# VBForums CodeBank > CodeBank - Visual Basic 6 and earlier >  VB6 - Auto Complete Combo Box.

## Danial

Here is little snippet I put together for a project that will give you Auto Complete feature in your Project. Simply Place a Combo Box named cmbInput and add a reference to "Microsoft Scripting Runtime". 

Note that I only used FSO to load some sample(I am loading all the folder name from C:\program files) item to the combo box, you can add any item you wish.
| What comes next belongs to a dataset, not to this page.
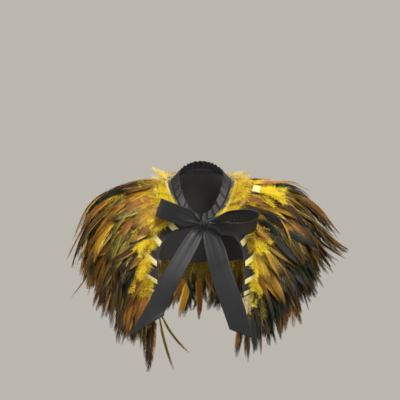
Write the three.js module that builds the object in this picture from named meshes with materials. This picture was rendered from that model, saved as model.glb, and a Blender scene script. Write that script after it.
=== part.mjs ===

Finally, i am looping through all Item to find the match, if I use API it might be faster.  I will see if I can speed it up in future when I get a chance.

Enjoy


VB Code:
Option Explicit
 Private Sub cmbInput_KeyUp(KeyCode As Integer, Shift As Integer)
    AutoSel cmbInput, KeyCode
End Sub
  Private Sub Form_Load()
    
    Dim FolderPath As String
    FolderPath = "C:\Program Files"
    
    Dim Folder
    Dim File
    
    Dim FSO As New Scripting.FileSystemObject
   
    Set Folder = FSO.GetFolder(FolderPath)
    
    Dim f
    
    For Each f In Folder.SubFolders
        cmbInput.AddItem f.Name
    Next
    
End Sub
 Function AutoSel(Cmb As ComboBox, KeyCode As Integer)
    
    Debug.Print KeyCode
     If KeyCode = vbEnter Then Exit Function
    If KeyCode = 8 Then Exit Function    'Backspace
    If KeyCode = 37 Then Exit Function  'left key
    If KeyCode = 38 Then Exit Function 'up arrow key
    If KeyCode = 39 Then Exit Function  'right key
    If KeyCode = 40 Then Exit Function  'down arrow key
    If KeyCode = 46 Then Exit Function  'delete key
    If KeyCode = 33 Then Exit Function  'page up key
    If KeyCode = 34 Then Exit Function  'page down key
    If KeyCode = 35 Then Exit Function  'end key
    If KeyCode = 36 Then Exit Function  'home key
    
    
    Dim Text As String
    Text = Cmb.Text
    
    Dim i As Long
    Dim Temp As String
    
    
    For i = 0 To Cmb.ListCount
        Temp = Left(Cmb.List(i), Len(Text))
        If LCase(Temp) = LCase(Text) Then
            Cmb.Text = Cmb.List(i)
            Cmb.ListIndex = i
            Cmb.SelStart = Len(Text)
            Cmb.SelLength = Len(Cmb.List(i))
            'Cmb.SetFocus
        End If
    Next
    
End Function

----------


## ritesh9nair

Awesome!!!great work
but how to add autocomplete in textbox in vb6 from database i.e ACCESS
Hope u will reply

----------